OBJECTIVE
Reproduce only the lines of the material below that start at the line containing "Reconstruct the object" and stop at the line containing "wasm.setup();". Keep both end lines.

Data listing:
>>>
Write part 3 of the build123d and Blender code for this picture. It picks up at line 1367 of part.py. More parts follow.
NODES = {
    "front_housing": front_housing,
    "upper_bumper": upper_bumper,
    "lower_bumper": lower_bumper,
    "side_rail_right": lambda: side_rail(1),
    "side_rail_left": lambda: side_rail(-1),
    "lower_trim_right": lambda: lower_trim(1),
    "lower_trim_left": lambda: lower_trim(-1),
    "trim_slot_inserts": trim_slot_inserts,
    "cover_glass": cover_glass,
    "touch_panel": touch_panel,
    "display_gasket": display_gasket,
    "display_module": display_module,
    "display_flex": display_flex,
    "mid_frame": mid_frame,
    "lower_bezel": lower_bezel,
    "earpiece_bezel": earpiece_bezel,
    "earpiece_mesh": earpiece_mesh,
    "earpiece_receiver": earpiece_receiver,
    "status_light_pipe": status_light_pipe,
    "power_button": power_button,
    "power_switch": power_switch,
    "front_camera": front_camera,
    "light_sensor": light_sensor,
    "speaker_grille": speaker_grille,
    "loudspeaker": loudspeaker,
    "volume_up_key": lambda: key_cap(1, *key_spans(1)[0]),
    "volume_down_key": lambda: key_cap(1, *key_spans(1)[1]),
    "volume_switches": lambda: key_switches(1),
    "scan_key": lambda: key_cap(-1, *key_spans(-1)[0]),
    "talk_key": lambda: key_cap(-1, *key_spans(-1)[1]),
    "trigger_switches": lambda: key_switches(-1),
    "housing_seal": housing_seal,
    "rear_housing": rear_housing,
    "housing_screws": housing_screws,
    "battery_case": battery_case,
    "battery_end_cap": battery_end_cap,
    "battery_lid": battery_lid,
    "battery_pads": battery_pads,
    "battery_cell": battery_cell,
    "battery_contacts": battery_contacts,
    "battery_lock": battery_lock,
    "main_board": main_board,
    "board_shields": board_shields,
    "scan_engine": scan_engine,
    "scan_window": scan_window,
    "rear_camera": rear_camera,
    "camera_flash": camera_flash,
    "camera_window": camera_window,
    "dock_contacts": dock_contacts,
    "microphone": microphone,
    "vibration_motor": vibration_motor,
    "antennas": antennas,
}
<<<
>>>
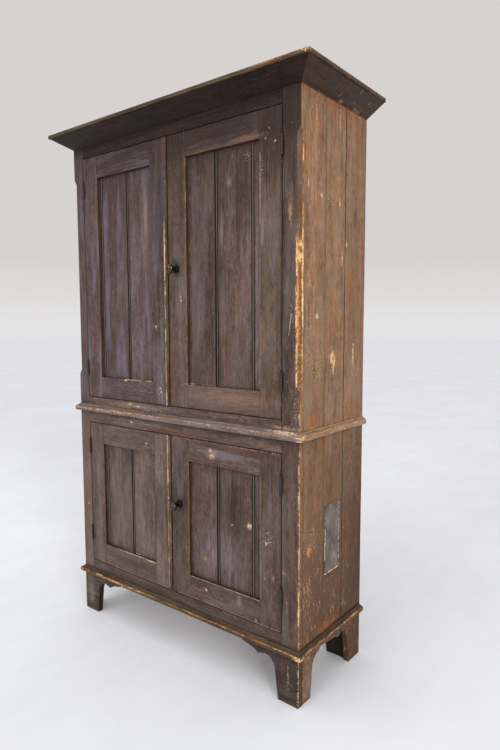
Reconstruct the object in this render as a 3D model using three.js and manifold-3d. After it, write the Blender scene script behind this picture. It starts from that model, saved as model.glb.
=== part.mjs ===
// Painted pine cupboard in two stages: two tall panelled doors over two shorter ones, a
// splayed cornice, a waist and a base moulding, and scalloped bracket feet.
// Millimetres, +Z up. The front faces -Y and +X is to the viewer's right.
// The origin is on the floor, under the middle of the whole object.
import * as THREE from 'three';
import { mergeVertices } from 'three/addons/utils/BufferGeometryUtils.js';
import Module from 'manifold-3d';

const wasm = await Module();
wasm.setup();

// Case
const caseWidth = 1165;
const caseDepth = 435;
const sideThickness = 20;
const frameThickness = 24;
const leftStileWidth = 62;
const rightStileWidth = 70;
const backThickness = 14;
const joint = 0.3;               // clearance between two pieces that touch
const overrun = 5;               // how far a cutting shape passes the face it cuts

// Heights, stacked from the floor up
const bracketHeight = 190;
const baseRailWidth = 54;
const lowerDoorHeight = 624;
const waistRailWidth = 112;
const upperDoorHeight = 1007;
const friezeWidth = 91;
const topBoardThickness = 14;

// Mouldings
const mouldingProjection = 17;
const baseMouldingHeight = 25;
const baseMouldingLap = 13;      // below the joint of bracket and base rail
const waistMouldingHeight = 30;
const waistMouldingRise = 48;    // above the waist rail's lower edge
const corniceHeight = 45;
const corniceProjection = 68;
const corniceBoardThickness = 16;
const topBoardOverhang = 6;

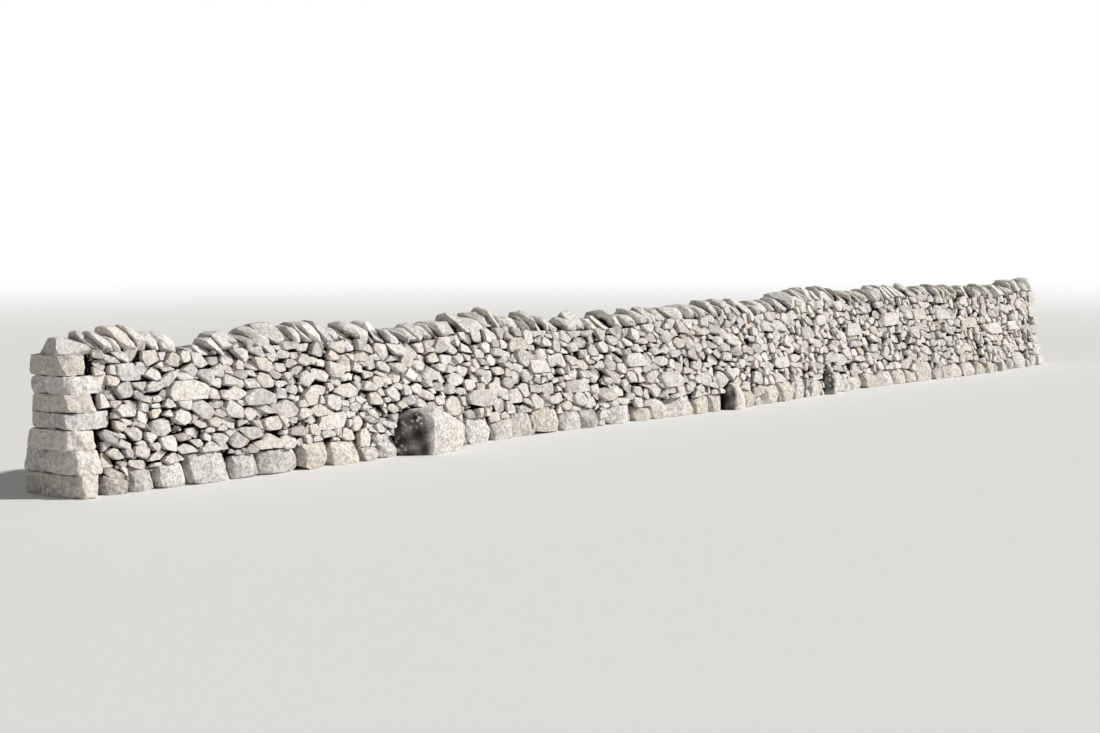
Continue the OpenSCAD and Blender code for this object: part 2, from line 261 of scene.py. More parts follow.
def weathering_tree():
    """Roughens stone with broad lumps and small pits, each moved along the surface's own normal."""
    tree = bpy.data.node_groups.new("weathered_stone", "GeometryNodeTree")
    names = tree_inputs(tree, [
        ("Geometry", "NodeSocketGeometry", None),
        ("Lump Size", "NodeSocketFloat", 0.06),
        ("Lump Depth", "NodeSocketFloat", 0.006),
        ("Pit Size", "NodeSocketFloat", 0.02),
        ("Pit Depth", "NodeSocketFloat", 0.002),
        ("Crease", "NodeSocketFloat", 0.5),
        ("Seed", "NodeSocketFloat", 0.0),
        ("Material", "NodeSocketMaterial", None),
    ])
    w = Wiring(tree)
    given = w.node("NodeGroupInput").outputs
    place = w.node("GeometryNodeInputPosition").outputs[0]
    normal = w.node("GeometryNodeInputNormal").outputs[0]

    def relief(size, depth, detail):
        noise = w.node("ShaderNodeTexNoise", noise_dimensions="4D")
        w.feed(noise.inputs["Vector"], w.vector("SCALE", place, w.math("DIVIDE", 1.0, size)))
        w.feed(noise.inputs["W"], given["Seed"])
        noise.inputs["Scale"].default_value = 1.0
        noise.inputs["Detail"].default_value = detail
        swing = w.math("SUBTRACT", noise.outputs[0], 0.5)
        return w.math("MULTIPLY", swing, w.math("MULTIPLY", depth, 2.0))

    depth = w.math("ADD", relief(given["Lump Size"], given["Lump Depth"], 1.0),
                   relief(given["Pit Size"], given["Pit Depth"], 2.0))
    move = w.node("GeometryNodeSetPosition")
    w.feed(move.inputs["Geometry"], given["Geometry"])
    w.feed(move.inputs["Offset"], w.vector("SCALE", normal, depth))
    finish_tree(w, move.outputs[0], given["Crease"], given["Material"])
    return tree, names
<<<
EXERCISE OUTPUT
Reconstruct the object in this render as a 3D model using three.js and manifold-3d. After it, write the Blender scene script behind this picture. It starts from that model, saved as model.glb.
=== part.mjs ===
// Painted pine cupboard in two stages: two tall panelled doors over two shorter ones, a
// splayed cornice, a waist and a base moulding, and scalloped bracket feet.
// Millimetres, +Z up. The front faces -Y and +X is to the viewer's right.
// The origin is on the floor, under the middle of the whole object.
import * as THREE from 'three';
import { mergeVertices } from 'three/addons/utils/BufferGeometryUtils.js';
import Module from 'manifold-3d';

const wasm = await Module();
wasm.setup();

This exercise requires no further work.